Everything from the line containing "# One file for each node" down to the line containing "if empty is" is to be returned exactly; include both boundary lines and leave out all others.

## RAW DATA
_ _ _

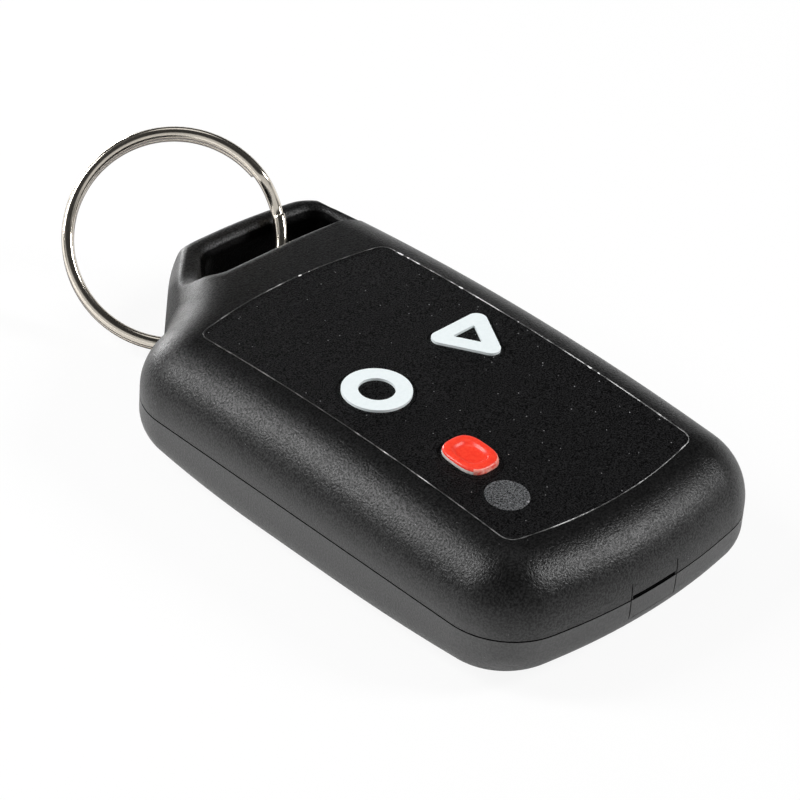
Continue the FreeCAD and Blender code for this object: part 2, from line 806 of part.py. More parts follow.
# Coin cell: can, gasket and cap
cell_top_z = cell_low_z + cell_height
can_top_z = cell_top_z - cell_cap_step
seat_z = can_top_z - cell_rim
nodes["battery_can"] = disc(cell_at, cell_radius, cell_low_z, can_top_z).cut(
    disc(cell_at, cell_cap_radius + cell_gasket, seat_z, far))
nodes["battery_gasket"] = disc(cell_at, cell_cap_radius + cell_gasket, seat_z, can_top_z).cut(
    disc(cell_at, cell_cap_radius, 0, far))
nodes["battery_cap"] = disc(cell_at, cell_cap_radius, seat_z, cell_top_z)

# Cell holder and its contacts under the board
holder_inner = cell_radius + cell_clearance
holder = disc(cell_at, holder_inner + holder_wall, holder_low_z, board_low_z)
holder = holder.cut(disc(cell_at, holder_inner, 0, far))
notch = contact_width + 2 * cell_clearance
holder = holder.cut(block((cell_at[0], cell_at[1] - notch / 2, 0), (far, cell_at[1] + notch / 2, far)))
nodes["battery_holder"] = holder
side_x = cell_at[0] + cell_radius
half = contact_width / 2
blade = block((side_x, cell_at[1] - half, cell_low_z + cell_rim),
              (side_x + contact_thickness, cell_at[1] + half, board_low_z))
tab = block((side_x, cell_at[1] - half, board_low_z - contact_thickness),
            (side_x + contact_tab, cell_at[1] + half, board_low_z))
nodes["battery_positive_contact"] = blade.fuse(tab).removeSplitter()
plate = block((cell_at[0] - contact_tab, cell_at[1] - half, board_low_z - contact_thickness),
              (cell_at[0] + contact_tab, cell_at[1] + half, board_low_z))
button = disc(cell_at, half / 2, cell_top_z, board_low_z)
nodes["battery_negative_contact"] = plate.fuse(button).removeSplitter()

# Split ring: two flat turns joined by a short crossing, one unbroken wire
ring_radius = ring_outer_radius - ring_wire / 2
level = ring_normal.normalize()
ring_low = ring_radius * math.sqrt(1 - level.z ** 2) + ring_pitch / 2 * level.z + ring_wire / 2
ring_hub = Vector(ring_centre_x, ring_centre_y, ring_low)
ring_u = Vector(0, 0, 1).cross(level).normalize()
ring_v = level.cross(ring_u)


def ring_point(angle, side):
    a = math.radians(angle)
    rise = level * (side * ring_pitch / 2)
    return ring_hub + ring_u * (ring_radius * math.cos(a)) + ring_v * (ring_radius * math.sin(a)) + rise


def ring_tangent(angle):
    a = math.radians(angle)
    return ring_v * math.cos(a) - ring_u * math.sin(a)


def tangent_arc(start, tangent, end):
    chord = end - start
    sag = chord.Length / 2 * math.tan(chord.getAngle(tangent) / 2)
    side = (tangent - chord * (tangent.dot(chord) / chord.dot(chord))).normalize()
    return Part.Arc(start, start + chord * 0.5 + side * sag, end).toShape()


def flat_turn(start, end, side):
    step = (end - start) / ring_arcs
    arcs = []
    for i in range(ring_arcs):
        a = start + i * step
        arcs.append(Part.Arc(ring_point(a, side), ring_point(a + step / 2, side),
                             ring_point(a + step, side)).toShape())
    return arcs


# Crossing from the lower to the upper turn: two arcs that meet with one tangent
cross_start = ring_crossing_at
cross_end = ring_crossing_at + ring_crossing_angle
start, end = ring_point(cross_start, -1), ring_point(cross_end, 1)
t_start, t_end = ring_tangent(cross_start), ring_tangent(cross_end)
chord = end - start
along = chord.dot(t_start + t_end)
turning = 2 * (t_start.dot(t_end) - 1)
reach = (2 * along - math.sqrt(4 * along * along - 4 * turning * chord.dot(chord))) / (2 * turning)
joint = (start + t_start * reach + end - t_end * reach) * 0.5
crossing = [tangent_arc(start, t_start, joint), tangent_arc(end, t_end * -1, joint)]
crossing[1] = Part.Arc(joint, crossing[1].valueAt(
    (crossing[1].FirstParameter + crossing[1].LastParameter) / 2), end).toShape()

# Path of the wire from one cut end to the other
first = cross_end + ring_end_gap
last = cross_start - ring_end_gap
ring_start = ring_point(first, -1)
ring_end = ring_point(last + 360, 1)
path = [Part.makeLine(ring_start - ring_tangent(first) * ring_wire, ring_start)]
path += flat_turn(first, cross_start + 360, -1)
path += crossing
path += flat_turn(cross_end, last + 360, 1)
path.append(Part.makeLine(ring_end, ring_end + ring_tangent(last) * ring_wire))
ring = pipe(path, ring_wire / 2)
nodes["split_ring"] = ring
length = sum(edge.Length for edge in path)
ring_volume = length * math.pi * ring_wire ** 2 / 4
print("ring wire", round(length, 2), "volume share", round(ring.Volume / ring_volume, 4))

# Least gap between parts of the wire that are not neighbours along it
samples = []
for edge in path:
    count = max(2, int(edge.Length / ring_sample))
    span = edge.LastParameter - edge.FirstParameter
    samples += [edge.valueAt(edge.FirstParameter + span * i / count) for i in range(count)]
apart = int(3 * ring_wire / ring_sample)
gap = min(a.distanceToPoint(b) for i, a in enumerate(samples) for b in samples[i + apart:])
print("ring least gap to itself", round(gap - ring_wire, 3))

# One file for each node
for name, shape in nodes.items():
    solids = shape.Solids
    if not shape.isValid() or not solids:
        print("faulty", name, shape.isValid(), len(solids))
    if len(solids) == 1:
        shape = solids[0]
    shape.exportStep("parts/" + name + ".step")
print(len(nodes), "nodes")
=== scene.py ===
import bpy
import json
import math
from mathutils import Matrix, Quaternion, Vector, noise


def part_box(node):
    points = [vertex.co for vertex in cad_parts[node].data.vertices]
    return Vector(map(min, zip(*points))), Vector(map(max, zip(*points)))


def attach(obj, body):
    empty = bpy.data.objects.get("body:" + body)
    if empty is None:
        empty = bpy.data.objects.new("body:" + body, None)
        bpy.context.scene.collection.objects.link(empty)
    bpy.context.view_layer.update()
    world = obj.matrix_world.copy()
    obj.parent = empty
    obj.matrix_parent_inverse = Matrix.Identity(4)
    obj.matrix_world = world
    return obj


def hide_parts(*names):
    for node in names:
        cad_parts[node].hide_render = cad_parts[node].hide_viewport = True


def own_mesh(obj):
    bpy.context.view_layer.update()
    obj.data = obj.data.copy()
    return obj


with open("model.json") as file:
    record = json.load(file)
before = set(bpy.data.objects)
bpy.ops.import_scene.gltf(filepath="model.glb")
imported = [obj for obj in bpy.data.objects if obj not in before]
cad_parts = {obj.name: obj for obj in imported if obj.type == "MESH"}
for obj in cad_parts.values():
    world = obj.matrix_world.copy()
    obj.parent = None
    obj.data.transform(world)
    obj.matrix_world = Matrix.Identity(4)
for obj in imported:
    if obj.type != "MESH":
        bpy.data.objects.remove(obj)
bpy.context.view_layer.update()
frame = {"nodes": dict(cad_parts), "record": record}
nodes = frame["nodes"]
mm = 0.001


def grey(level):
    return level, level, level, 1


# Shader node helpers
def new_material(name):
    mat = bpy.data.materials.new(name)
    mat.use_nodes = True
    tree = mat.node_tree
    tree.nodes.clear()
    out = tree.nodes.new("ShaderNodeOutputMaterial")
    shader = tree.nodes.new("ShaderNodeBsdfPrincipled")
    tree.links.new(shader.outputs["BSDF"], out.inputs["Surface"])
    return mat, tree, shader, object_coords(tree)


def object_coords(tree):
    return tree.nodes.new("ShaderNodeTexCoord").outputs["Object"]


def add(tree, kind, **values):
    node = tree.nodes.new(kind)
    for key, value in values.items():
        if key in node.inputs:
            node.inputs[key].default_value = value
        else:
            setattr(node, key, value)
    return node


def noise_tex(tree, coords, scale, detail=2.0, rough=0.5):
    tex = add(tree, "ShaderNodeTexNoise", Scale=scale, Detail=detail, Roughness=rough)
    tree.links.new(coords, tex.inputs["Vector"])
    return tex.outputs["Fac"]


def spots(tree, coords, scale, size):
    softness = 0.02
    tex = add(tree, "ShaderNodeTexVoronoi", Scale=scale, Randomness=1.0)
    tree.links.new(coords, tex.inputs["Vector"])
    return ramp(tree, tex.outputs["Distance"], [(size, grey(1)), (size + softness, grey(0))])


def ramp(tree, factor, stops):
    node = tree.nodes.new("ShaderNodeValToRGB")
    elements = node.color_ramp.elements
    while len(elements) < len(stops):
        elements.new(0.5)
    for element, (place, colour) in zip(elements, stops):
        element.position = place
        element.color = colour
    tree.links.new(factor, node.inputs["Fac"])
    return node.outputs["Color"]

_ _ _

## IN RESPONSE
# One file for each node
for name, shape in nodes.items():
    solids = shape.Solids
    if not shape.isValid() or not solids:
        print("faulty", name, shape.isValid(), len(solids))
    if len(solids) == 1:
        shape = solids[0]
    shape.exportStep("parts/" + name + ".step")
print(len(nodes), "nodes")
=== scene.py ===
import bpy
import json
import math
from mathutils import Matrix, Quaternion, Vector, noise


def part_box(node):
    points = [vertex.co for vertex in cad_parts[node].data.vertices]
    return Vector(map(min, zip(*points))), Vector(map(max, zip(*points)))


def attach(obj, body):
    empty = bpy.data.objects.get("body:" + body)
    if empty is None:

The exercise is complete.